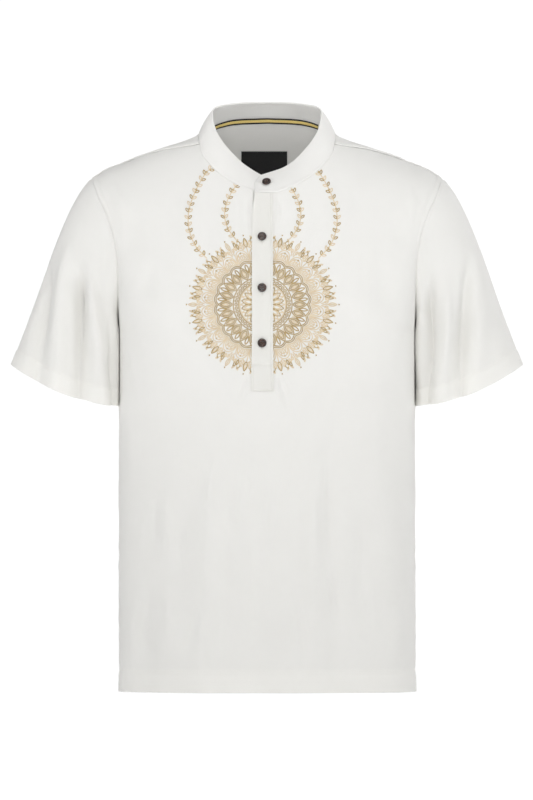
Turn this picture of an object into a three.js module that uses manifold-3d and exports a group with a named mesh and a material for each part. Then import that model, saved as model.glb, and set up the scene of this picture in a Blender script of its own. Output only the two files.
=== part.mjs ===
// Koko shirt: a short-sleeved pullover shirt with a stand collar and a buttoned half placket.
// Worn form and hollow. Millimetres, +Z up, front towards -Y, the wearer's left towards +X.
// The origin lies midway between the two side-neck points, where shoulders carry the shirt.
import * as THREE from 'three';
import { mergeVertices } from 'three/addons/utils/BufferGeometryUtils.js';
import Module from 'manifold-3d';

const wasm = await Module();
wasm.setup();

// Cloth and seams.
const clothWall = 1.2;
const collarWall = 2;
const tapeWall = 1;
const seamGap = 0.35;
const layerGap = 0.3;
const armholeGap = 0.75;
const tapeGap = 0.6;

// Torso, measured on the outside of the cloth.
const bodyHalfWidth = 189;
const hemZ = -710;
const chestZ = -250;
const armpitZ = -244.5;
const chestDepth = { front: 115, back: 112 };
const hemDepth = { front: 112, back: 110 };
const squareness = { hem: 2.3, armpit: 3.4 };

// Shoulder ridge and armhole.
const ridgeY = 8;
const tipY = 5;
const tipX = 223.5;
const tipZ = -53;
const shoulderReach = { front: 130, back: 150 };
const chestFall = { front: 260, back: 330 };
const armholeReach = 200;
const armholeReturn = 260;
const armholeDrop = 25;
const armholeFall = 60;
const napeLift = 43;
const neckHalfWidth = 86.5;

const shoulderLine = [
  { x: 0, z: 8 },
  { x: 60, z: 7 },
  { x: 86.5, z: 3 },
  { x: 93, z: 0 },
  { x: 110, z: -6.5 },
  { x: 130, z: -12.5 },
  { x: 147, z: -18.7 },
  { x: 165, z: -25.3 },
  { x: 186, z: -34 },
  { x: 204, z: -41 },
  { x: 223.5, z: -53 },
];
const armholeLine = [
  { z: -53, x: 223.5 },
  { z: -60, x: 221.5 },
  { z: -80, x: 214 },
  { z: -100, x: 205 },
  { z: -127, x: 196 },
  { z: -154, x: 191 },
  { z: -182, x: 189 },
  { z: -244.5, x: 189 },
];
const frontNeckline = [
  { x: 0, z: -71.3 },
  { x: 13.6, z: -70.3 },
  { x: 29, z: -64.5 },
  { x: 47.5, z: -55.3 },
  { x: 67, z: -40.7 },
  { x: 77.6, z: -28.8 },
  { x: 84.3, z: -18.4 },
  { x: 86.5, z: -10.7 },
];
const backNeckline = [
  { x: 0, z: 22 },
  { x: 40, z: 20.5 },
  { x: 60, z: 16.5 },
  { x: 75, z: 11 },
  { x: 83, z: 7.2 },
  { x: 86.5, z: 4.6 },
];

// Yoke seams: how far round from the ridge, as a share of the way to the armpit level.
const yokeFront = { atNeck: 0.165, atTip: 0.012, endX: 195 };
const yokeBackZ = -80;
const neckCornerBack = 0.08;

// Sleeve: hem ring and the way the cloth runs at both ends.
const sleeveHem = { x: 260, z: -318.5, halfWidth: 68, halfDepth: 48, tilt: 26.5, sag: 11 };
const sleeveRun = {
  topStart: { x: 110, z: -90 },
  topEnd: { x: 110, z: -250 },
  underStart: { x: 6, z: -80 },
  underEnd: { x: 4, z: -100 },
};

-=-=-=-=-

* WHAT IS ASKED:
Only the lines from the first line of the material above through the line that contains "const neckHalfWidth = 86.5;" should be quoted, each one exactly.

* TASK SOLUTION:
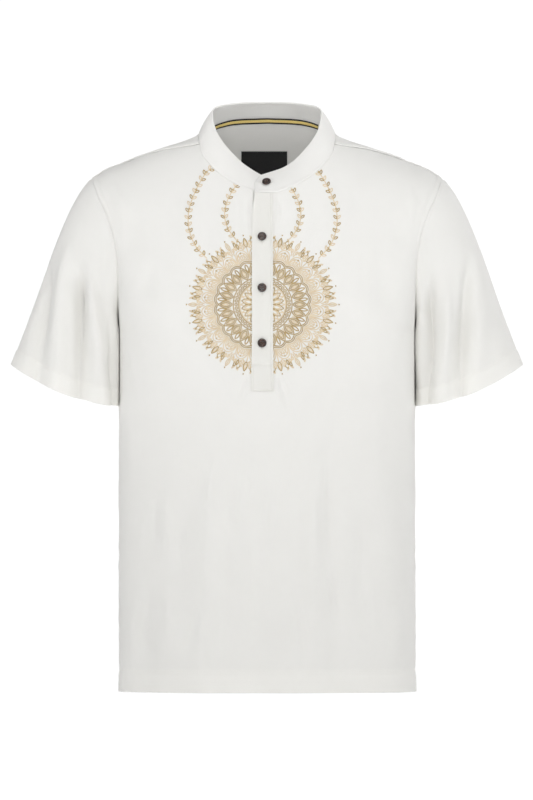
Turn this picture of an object into a three.js module that uses manifold-3d and exports a group with a named mesh and a material for each part. Then import that model, saved as model.glb, and set up the scene of this picture in a Blender script of its own. Output only the two files.
=== part.mjs ===
// Koko shirt: a short-sleeved pullover shirt with a stand collar and a buttoned half placket.
// Worn form and hollow. Millimetres, +Z up, front towards -Y, the wearer's left towards +X.
// The origin lies midway between the two side-neck points, where shoulders carry the shirt.
import * as THREE from 'three';
import { mergeVertices } from 'three/addons/utils/BufferGeometryUtils.js';
import Module from 'manifold-3d';

const wasm = await Module();
wasm.setup();

// Cloth and seams.
const clothWall = 1.2;
const collarWall = 2;
const tapeWall = 1;
const seamGap = 0.35;
const layerGap = 0.3;
const armholeGap = 0.75;
const tapeGap = 0.6;

// Torso, measured on the outside of the cloth.
const bodyHalfWidth = 189;
const hemZ = -710;
const chestZ = -250;
const armpitZ = -244.5;
const chestDepth = { front: 115, back: 112 };
const hemDepth = { front: 112, back: 110 };
const squareness = { hem: 2.3, armpit: 3.4 };

// Shoulder ridge and armhole.
const ridgeY = 8;
const tipY = 5;
const tipX = 223.5;
const tipZ = -53;
const shoulderReach = { front: 130, back: 150 };
const chestFall = { front: 260, back: 330 };
const armholeReach = 200;
const armholeReturn = 260;
const armholeDrop = 25;
const armholeFall = 60;
const napeLift = 43;
const neckHalfWidth = 86.5;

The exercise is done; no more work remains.